Firefighting has changed. It had to. We are seeing more night-flying helicopters equipped with thermal imaging. In the past, air drops stopped at sundown. Now, pilots from agencies like LACoFD and Cal Fire use night-vision goggles to continue the fight in the dark. This is huge. The "down time" at night used to be when fires would creep and position themselves for a run the next morning. Now, we can hit them 24/7.

But the tech isn't a silver bullet. The sheer volume of dead brush after years of drought—interspersed with "flashy" fuels from wet years—means the intensity of a fire near Santa Clarita is higher than it was thirty years ago. The flames are hotter. They move faster. Even the best equipment in the world can't always stop a fire running up a 45-degree slope with 60 mph winds behind it.

Your Realistic Action Plan for the Next One

Don't wait for the official knock on the door. If you see smoke and the wind is blowing your way, just go. Seriously. The biggest mistake people make is "waiting to see." By the time the police are on your street with a loudspeaker, the roads are already jammed.
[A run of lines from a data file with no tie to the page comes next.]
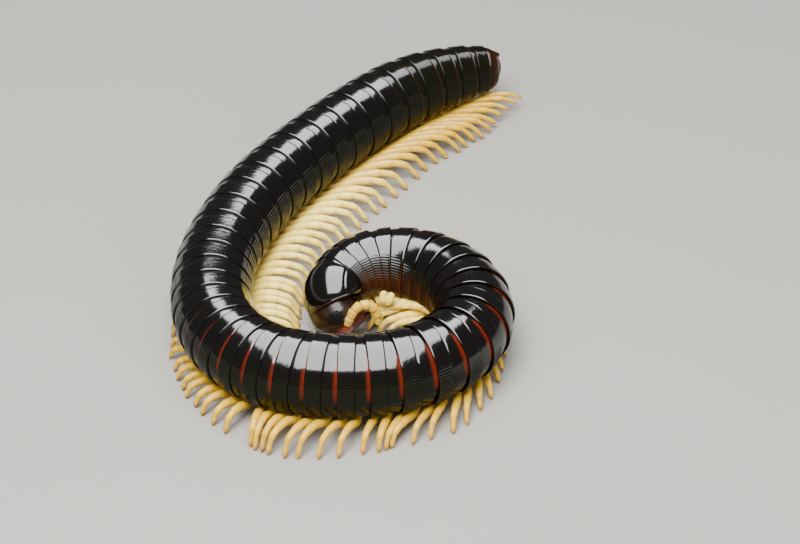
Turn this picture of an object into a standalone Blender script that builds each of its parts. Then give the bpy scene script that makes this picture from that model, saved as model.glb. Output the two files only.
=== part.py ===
"""A large black millipede with cream legs, life size, resting in a loose spiral.

Metres, +Z up. The origin is on the floor under the middle of the whole body.
The body is laid out from the neck backwards along a chain of level arcs, one for
each length of the trunk. The collum and the head bend on down from the neck.
"""

import math
import random

import bmesh
import bpy
from mathutils import Vector

MM = 0.001

# Driving dimensions of the body
BODY_RADIUS = 5.5 * MM
AXIS_HEIGHT = 6.82 * MM
GAP = 0.3 * MM
MERGE = 0.002 * MM
NECK_PLACE = Vector((-2.525, -15.967, 0)) * MM
NECK_HEADING = 66.0
NECK_RADIUS_SHARE = 0.77
NECK_TAPER_RINGS = 3.5
NECK_DROP = 0.8 * MM
NECK_DROP_RINGS = 5.0
TAIL_TAPER_START = 40.0
TAIL_TAPER_RINGS = 4.0
TAIL_TAPER_SHARE = 0.245
TAIL_TAPER_POWER = 1.6
FRONT_ROLL = 45.0
ROLL_END_RING = 15.0

# Each length of the trunk: its rings, its turn in degrees and the length of one ring in mm
LENGTHS = (
    ("trunk_01", 2, 30.1, 2.14),
    ("trunk_02", 2, 37.2, 2.43),
    ("trunk_03", 2, 29.9, 2.80),
    ("trunk_04", 2, 28.8, 2.96),
    ("trunk_05", 2, 31.0, 3.12),
    ("trunk_06", 2, 34.3, 3.25),
    ("trunk_07", 3, 38.2, 3.61),
    ("trunk_08", 4, 36.4, 3.42),
    ("trunk_09", 3, 33.7, 2.97),
    ("trunk_10", 3, 28.5, 2.87),
    ("trunk_11", 4, 20.3, 3.40),
    ("trunk_12", 5, 19.8, 4.13),
    ("trunk_13", 5, 9.1, 4.37),
    ("trunk_14", 2, 13.0, 4.72),
    ("trunk_15", 2, 14.0, 3.70),
    ("tail_ring", 1, 7.0, 2.80),
    ("telson", 1, 4.0, 1.85),
)

# One ring: share of its length and share of the body radius at its front, seam and rear edge
RING_PROFILE = ((0.03, 0.935), (0.42, 0.965), (0.97, 1.0))
SIDES = 22
BELLY_START = 125.0
BELLY_FLAT = 0.12

# Legs: thickness along the leg, and where its root leaves the belly
LEG_ROOT_ANGLE = 157.0
LEG_SUNK = 0.9 * MM
LEG_WIDTHS = (1.0 * MM, 0.95 * MM, 0.85 * MM, 0.72 * MM, 0.5 * MM)
LEG_STEPS = (0.0, 0.18, 0.5, 0.82, 1.0)
LEG_SWEEP_STEPS = (0.0, 0.07, 0.42, 0.82, 1.0)
LEG_SIDES = 4
LEG_HIP_DROP = 1.15 * MM
LEG_KNEE_RISE = 0.75 * MM
LEG_ANKLE_SHARE = 0.76
FIRST_DOUBLE_RING = 5
FIRST_DOUBLE_INNER_RING = 17
LAST_LEG_RING = 43.75
REACH_JITTER = 0.2 * MM
SEED = 7

# How far a foot stands out from the midline, in mm by ring
LEFT_REACH = (
    (2, 5.2), (5, 5.8), (9, 5.4), (13, 4.8), (20, 5.2), (23, 9.0), (25, 11.6), (36, 11.7),
    (37.5, 10.4), (39.5, 9.7), (41, 8.4), (42, 6.0), (43, 3.6), (43.75, 2.0),
)
RIGHT_REACH = (
    (2, 5.0), (5, 6.2), (8, 4.6), (11.5, 4.4), (13.5, 7.0), (16, 7.2), (18.5, 9.2), (20, 8.9),
    (22, 7.2), (26, 5.8), (29, 5.2), (34, 9.0), (38, 9.6), (40.5, 8.8), (42, 6.4), (43, 4.4), (43.75, 3.2),
)

# How far a foot stands behind its root, in rings by ring
LEFT_SWEEP = (
    (2, 0.0), (17, -0.6), (22, -0.9), (26, -0.8), (30, 0.2), (34, 1.1), (36, 1.4),
    (37.5, 2.1), (39.5, 2.6), (41, 3.0), (42, 3.5), (43, 4.3), (43.75, 4.4),
)
RIGHT_SWEEP = (
    (2, 0.0), (8, 0.0), (11, 0.4), (13, 1.0), (15.3, 1.2), (16.4, 0.5), (18, 0.8), (19.4, 0.5), (20.8, -0.4),
    (21.4, 0.1), (24.5, 0.1), (26, 0.6), (31, 0.5), (36, 1.2), (39, 1.8), (41, 2.2), (43.75, 2.5),
)

# How far the trailing feet of the tail hang over the floor, in mm by ring, and how their hips are lowered
FOOT_LIFT = ((39, 0.0), (41, 0.5), (43.75, 2.2))
TAIL_HIP_DROP = 0.9 * MM
TAIL_HIP_START = 41.0

# Collum: the shield behind the head, a wedge that turns towards the belly
COLLUM_LENGTH = 2.8 * MM
COLLUM_BEND = 66.0
COLLUM_BELLY = 1.6 * MM
COLLUM_SIDES = 24

# Head capsule, with the face to the front and the mouth at its end
HEAD_LENGTH = 4.2 * MM
HEAD_BEND = 12.0
HEAD_ROLL = 18.0
HEAD_SHIFT = 0.7 * MM
HEAD_WIDTH = 3.3 * MM
HEAD_DEPTH = 3.5 * MM
HEAD_BELLY = 1.5 * MM
HEAD_SIDES = 24
HEAD_STATIONS = (0.06, 0.2, 0.36, 0.52, 0.68, 0.82, 0.93, 1.0)

# Eyes: a patch on each side of the head, set in a shallow pocket
EYE_ANGLE = 56.0
EYE_STATION = 0.42
EYE_HALF_ANGLE = 15.0
EYE_HALF_STATION = 0.14
EYE_PROUD = 0.12 * MM
EYE_THICK = 0.5 * MM

# Antennae: a chain of bead-like joints
LEFT_ANTENNA_ANGLE = 68.0
RIGHT_ANTENNA_ANGLE = -42.0
LEFT_ANTENNA_STATION = 0.76
RIGHT_ANTENNA_STATION = 0.68
ANTENNA_RADII = (0.55 * MM, 0.52 * MM, 0.5 * MM, 0.5 * MM, 0.5 * MM, 0.48 * MM, 0.42 * MM)
ANTENNA_JOINT = 1.12 * MM
ANTENNA_SIDES = 8
LEFT_ANTENNA_AIMS = (
    (0.4, 0.1, 0.9), (0.4, 0.3, 0.85), (0.75, 0.4, 0.5), (1.0, 0.3, 0.0),
    (0.9, 0.2, -0.45), (0.5, 0.0, -0.85), (0.2, -0.1, -0.97),
)
RIGHT_ANTENNA_AIMS = (
    (-0.6, -0.8, 0.0), (-0.2, -1.0, 0.2), (0.1, -1.0, 0.2), (0.4, -0.9, 0.2),
    (0.7, -0.6, 0.1), (0.9, -0.3, 0.0), (1.0, 0.0, -0.1),
)

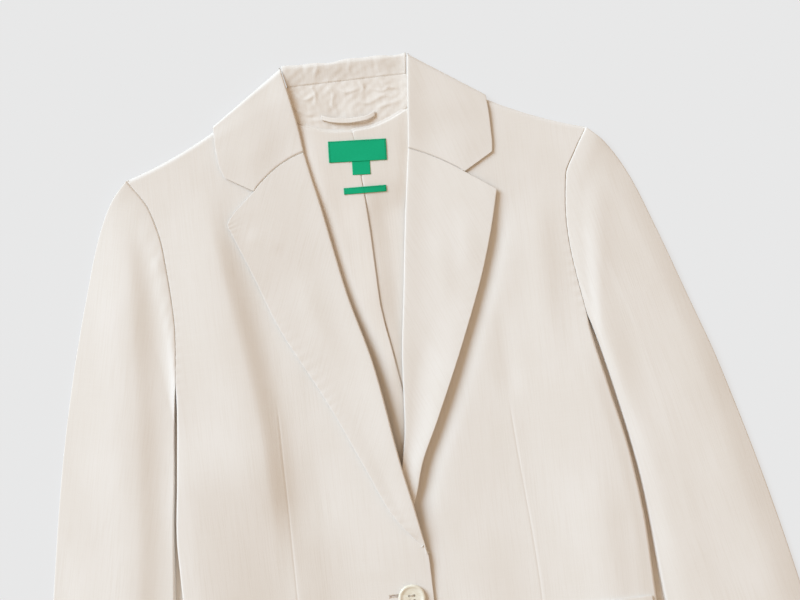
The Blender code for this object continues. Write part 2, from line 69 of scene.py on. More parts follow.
CLOTH = 1.1                     # one panel
DOUBLE = 1.6                    # cloth and facing together
CENTRE_FRONT = 4.7
OVERLAP = 18.5                  # from the centre front to either front edge
BREAK_Y = -371.0                # where the lapels start
NECK_HALF = 77.0
NECK_DEPTH = 36.0
STAND_TOP = 43.0                # seam between the stand and the fall of the collar
COLLAR_TOP = 61.0
FALL_EDGE = -15.0
FALL_EDGE_SIDE = 18.0
LEAF_END_X = 116.0
SHOULDER_Y = -19.0
UNDERARM_LEFT = -196.0
UNDERARM_RIGHT = -175.0
SIDE_TURN = 1.6                 # how far in a folded side starts to round down
ROLL = 1.1                      # radius of the roll of a lapel
SEWN = 1.1                      # how far in a sewn edge starts to round down
FOLD_LOW = 0.25                 # height of the upper side where a fold meets the table

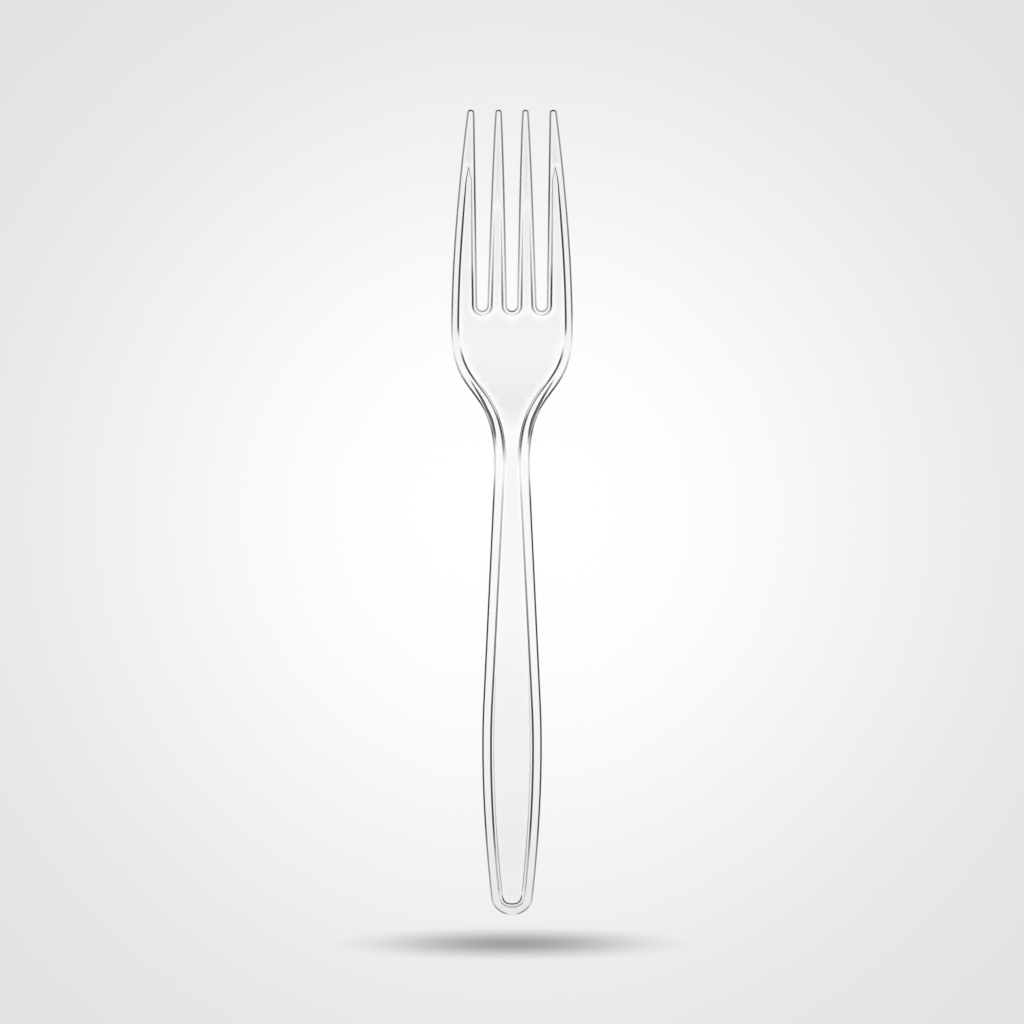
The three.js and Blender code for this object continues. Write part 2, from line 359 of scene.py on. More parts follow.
# Section of the recess: how far in from its edge, how much further in beyond the ledge, the
# depth as a share of the whole without and with the ledge, and how strongly the rim's painted
# shade, the painted upper line, the painted lower line and the recess's painted grey shade show there
RECESS_SECTION = [
    (-0.33, 0, 0, 0, 1, 0, 0, 0),
    (-0.16, 0, 0, 0, 0, 0, 0, 0),
    (-0.11, 0, 0, 0, 0, 0.95, 0, 0),
    (0, 0, 0, 0, 0, 1, 0, 0),
    (0.02, 0, 0.06, 0.04, 0, 1, 0, 0),
    (0.06, 0, 0.94, 0.5, 0, 1, 0, 0),
    (0.09, 0, 1, 0.54, 0, 1, 0, 0),
    (0.28, 0, 1, 0.55, 0, "wide", 0, 0),
    (0.33, 0, 1, 0.55, 0, 0, 0, 0),
    (0.35, 0.2, 1, 0.57, 0, 0, 0, 0),
    (0.37, 0.22, 1, 0.6, 0, 0, 1, 0),
    (0.39, 0.25, 1, 0.96, 0, 0, 1, 0),
    (0.42, 0.26, 1, 1, 0, 0, 1, 0),
    (0.54, 0.28, 1, 1, 0, 0, 1, 0),
    (0.60, 0.3, 1, 1, 0, 0, 0, 0),
    (0.72, 0.3, 1, 1, 0, 0, 0, 1),
]

# The painted dark band of shade along the neck: where it starts and ends, in from the outline
BAND_START = (
    (0, 0.5), (57, 0.5), (60.5, 1.3), (61.5, 1.22), (62.7, 1.08), (65, 0.7), (67, 0.5), (72, 0.5),
    (77, 0.5),
)
BAND_END = (
    (0, 0.54), (57, 0.54), (60.5, 1.44), (61.5, 1.42), (62.7, 1.36), (65, 1.22), (67, 1.04), (69.5, 1.1),
    (72, 0.98), (75, 0.66), (77, 0.54),
)
BAND_EDGE = 0.05
BAND_CORE = 0.24

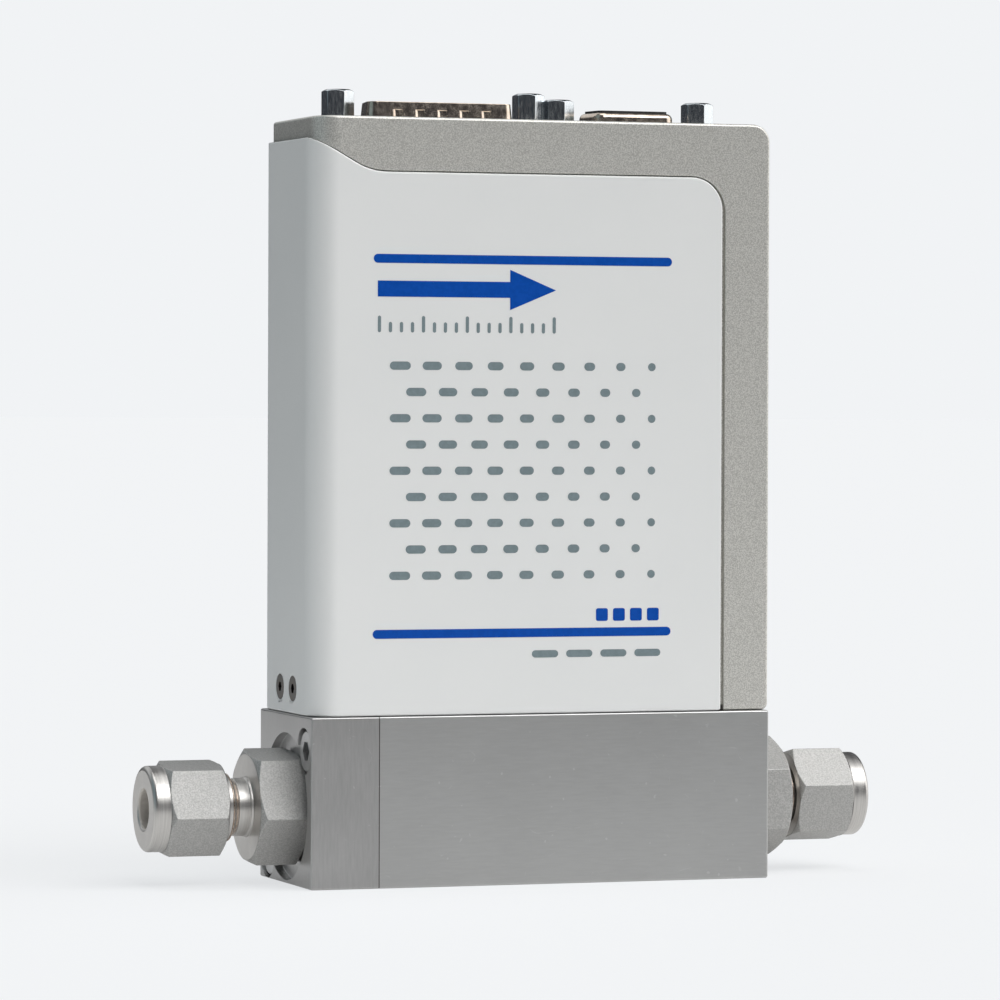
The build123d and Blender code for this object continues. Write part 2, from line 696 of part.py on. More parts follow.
cover_face = seam_outline(0, 0, BLOCK_H + FOOT_GAP, COVER_CORNER_R)
frame_face = seam_outline(ROOF_SEAM, SIDE_SEAM, -1, COVER_CORNER_R + SIDE_SEAM)
lip_face = seam_outline(-LIP, -LIP, -1, COVER_CORNER_R - LIP + 1)
COVER_SCREW_Y = 3.5
COVER_SCREW_Z = 32.2


def plan_face(left, right, half_width, corner_r):
    """Plan outline with its two inlet-side corners rounded."""
    with BuildSketch(mode=Mode.PRIVATE) as plan:
        with Locations(((left + right) / 2, 0)):
            Rectangle(right - left, 2 * half_width)
        fillet(plan.vertices().group_by(Axis.X)[0], corner_r)
    return plan.sketch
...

  • Audit your vents. Look into brand-name products like Vulcan Vents or Brandguard. These use a honeycomb material that swells up when it gets hot, effectively sealing your house against embers.
  • Fix your landscaping. Get rid of the palm trees and the cypress. They are basically giant torches. Switch to fire-resistant succulents and keep them hydrated.
  • The 5-foot rule. The first five feet around your house should be "non-combustible." That means gravel or stone, not wood mulch and definitely not dry bushes.
  • Digital Prep. Download the "Watch Duty" app. It’s run by actual humans who monitor radio scanners and provide real-time maps. It’s often faster than official news alerts.

Living in Santa Clarita means accepting a certain level of risk, but that risk is manageable if you stop treating fire as a surprise. It is a feature of the landscape, not a bug. Stay informed, keep your brush cleared, and when the Santa Anas start howling, be ready to move.

The reality is that we can't "prevent" every fire near Santa Clarita. The conditions are too perfect for it. But we can build better, plan smarter, and react faster to make sure that when the brush burns, our neighborhoods don't. That starts with individual homeowners taking the threat seriously long before the first puff of smoke appears on the horizon.


Practical Steps to Take Today:

  1. Clear your gutters. Seriously. Do it right now. One handful of dry pine needles is all it takes for an ember to ignite your roofline.
  2. Inventory your home. Use your phone to film a three-minute walkthrough of every room. Open every drawer. This is for insurance. If the worst happens, you’ll never remember every item you owned while you're in a state of shock.
  3. Establish a "Communication Point." If cell towers go down—which happens during major fires—have an out-of-state relative that everyone in the family calls to check in.
  4. Check your "Zone." Go to the city's emergency portal and find your specific evacuation zone number. When the alert comes out, it will be by zone, not by street name. If you don't know your number, you're already behind.
  5. Upgrade your HVAC filters. Keep a set of HEPA-rated filters (MERV 13 or higher) in the garage. When the fire near Santa Clarita inevitably sends smoke into the valley, you'll want those ready to go so you can run your AC on "recirculate" and actually breathe inside your own home.